There shouldn't be a any problem with public domain fonts.


About the Program

It was written in C on a IBM PC running Linux.

The TrueType format was originally developed by Apple for the MAC, which has opposite endianness to the PC, so to ensure compatibility 16 and 32 bit fields are the wrong way round from the PC's point of view. This is the reason for all the 'ntohs' and 'ntohl' calls. Doing it this way means the program will also work on big-endian machines like Suns.

I doubt whether it will work on a DOS-based PC though.

The program produces what technically are Type 3 rather than Type 1 fonts. They are not compressed or encrypted and are plain text. This is so I (and you) can see what's going on, and (if you're a Postscript guru and really want to) can alter the outlines.

I only translate the outlines, not the 'instructions' that come with them. This latter task is probably virtually impossible anyway. TrueType outlines are B-splines rather than the Bezier curves that Postscript uses. I believe that my conversion algorithm is reasonably correct, if nothing else because the characters look right.


Problems that may occur

Most seriously, very complex characters (with lots of outline segments) can make Ghostscript releases 2.x.x fail with a 'limitcheck' error. It is possible that this may happen with some older Postscript printers as well. Such characters will be flagged by the program and there are basically two things you can do. First is to edit the .pfa file to simplify or remove the offending character. This is not really recommended. The second is to use Ghostscript release 3, if you can get it. This has much larger limits and does not seem to have any problems with complex characters.
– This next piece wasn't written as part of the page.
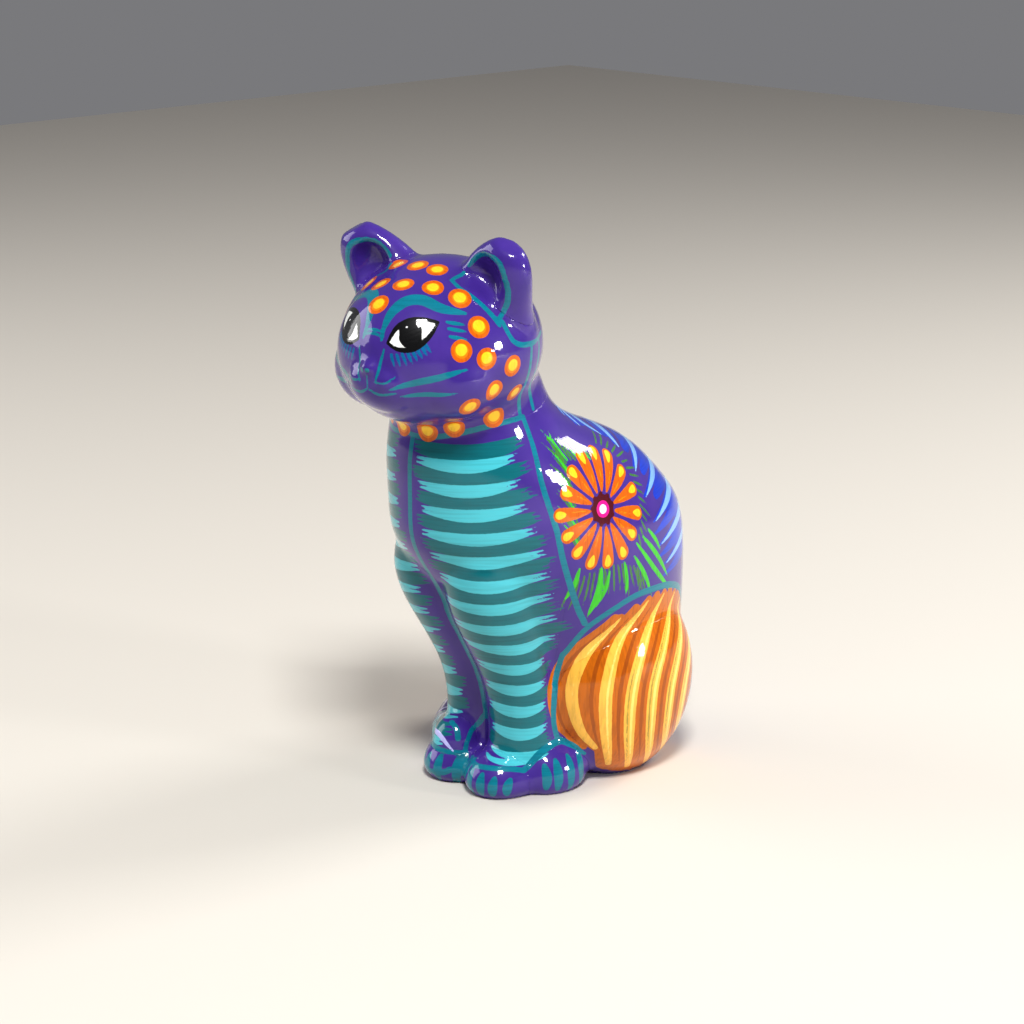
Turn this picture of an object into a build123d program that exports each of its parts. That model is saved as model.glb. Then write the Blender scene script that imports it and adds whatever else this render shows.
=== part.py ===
from build123d import *
import os
from math import cos, radians, sin

# A seated clay cat: press-moulded hollow halves for the body and the head, with the ears,
# thigh pads, paws and tail luted on, and a vented slab that closes the foot.
# Millimetres, +Z up, the cat faces -Y and its left side is +X. The origin lies on the
# surface that the cat stands on, under the vented slab, in front of its vent hole.

# Driving dimensions
wall = 5.0
slab_thickness = 6.0
vent_radius = 6.0
vent_y = 10.0
head_turn = 12.0
head_centre = (0, -51, 147.5)
head_parting_y = 3.0

# Outer rings of the torso: height, middle in Y, half width, half depth
torso_rings = [
    (0, 7, 24, 25),
    (12, 9, 26, 31),
    (30, 8.5, 30, 35.5),
    (50, 3.5, 34, 41.5),
    (70, -4, 36.5, 49.5),
    (87, -11, 36.5, 53),
    (103, -19.5, 33, 46.5),
    (115, -30.5, 28, 36),
    (126, -39, 24, 26),
    (134, -41, 23, 23.5),
    (142, -44, 19, 19),
]

# Rings of one front leg: height, distance from the middle plane, Y, half width, half depth
leg_rings = [
    (0, 10.5, -25, 11.5, 11.5),
    (10, 10, -25.5, 12, 12),
    (28, 9.5, -26, 12, 12),
    (45, 9.5, -32, 12.5, 12.5),
    (70, 11.5, -42, 14, 15),
    (92, 8, -38, 11, 12),
]

haunch_centre = (20.5, 6.5, 30)
haunch_radii = (20, 29, 33)

front_paw_centre = (9.8, -34.3, 4.2)
front_paw_radii = (12.2, 14.4, 9.4)
front_paw_gap = 0.8
hind_paw_centre = (18.5, -22, 5)
hind_paw_radii = (10.5, 13, 10.5)

# Body parting plane, through two points of its trace on the flank
parting_low = (-28, 66)
parting_high = (-39, 128)

# Head, in its own frame: middle at head_centre, turned to the cat's left
skull_radii = (31, 31, 26.5)
face_centre = (0, -11, 0)
face_radii = (25, 25, 23)
muzzle_centre = (0, -22.5, -6)
muzzle_radii = (15, 15, 11.5)
cheek_centre = (13.5, -12, -6)
cheek_radii = (14, 16, 14)
head_hollow_radii = (25, 25, 20)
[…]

Then there are buggy fonts (yes, a font can have bugs). I try to deal with these in as sane a manner as possible, but it's not always possible.


Encodings

A postscript font must have a 256 element array, called an encoding, each element of which is a name, which is also the name of a procedure contained within the font. The 'BuildChar' command takes a byte and uses it to index the encoding array to find a character name, and then looks that up in the font's procedure table find the commands to draw the glyph. However, not all characters need be in the encoding array. Those that are not cannot be drawn (at least not using 'show'), however it is possible to 're-encode' the font to enable these characters. There are several standard encodings: Adobe's original, ISO-Latin1 and Symbol being the most commonly encountered.

TrueType fonts are organised differently. As well as the glyph descriptions there are a number of tables. One of these is a mapping from a character set into the glyph array, and another is a mapping from the glyph array into a set of Postscript character names. The problems are:

  1. Microsoft uses Unicode, a 16-bit system, to encode the font.
  2. that more than one glyph is given the same Postscript name.
I deal with (1) by assuming a Latin1 encoding. The MS-Windows and Unicode character sets are both supersets of ISO-8859-1. This usually means that most characters will be properly encoded, but you should be warned that some software may assume that fonts have an Adobe encoding. Symbol, or Dingbat, fonts are in fact less of a problem, as they have private encodings starting at 0xF000. It is easy to just lose the top byte.

Postscript fonts can be re-encoded, either manually, or by software. Groff, for example, generates postscript that re-encodes fonts with the Adobe encoding. The problem here is that not all characters in the Adobe set are in the MS-Windows set. In particular there are no fi and fl ligatures. This means that conversions of the versions of Times-New-Roman and Arial that come with MS-Windows cannot be used blindly as replacements for Adobe Times-Roman and Helvetica. You can get expanded versions of MS fonts from Microsoft's web site which do contain these ligatures (and a lot else besides).

I deal with (2) by creating new character names. This can be error-prone because I do not know which of them is the correct glyph to give the name to. Some (buggy) fonts have large numbers of blank glyphs, all with the same name.

(almost every TrueType font has three glyphs called .notdef, one of them is usually an empty square shape, one has no outline and has zero width, and one has no outline and a positive width. This example is not really a problem with well formed fonts since the .notdef characters are only used for unprintable characters, which shouldn't occur in your documents anyway).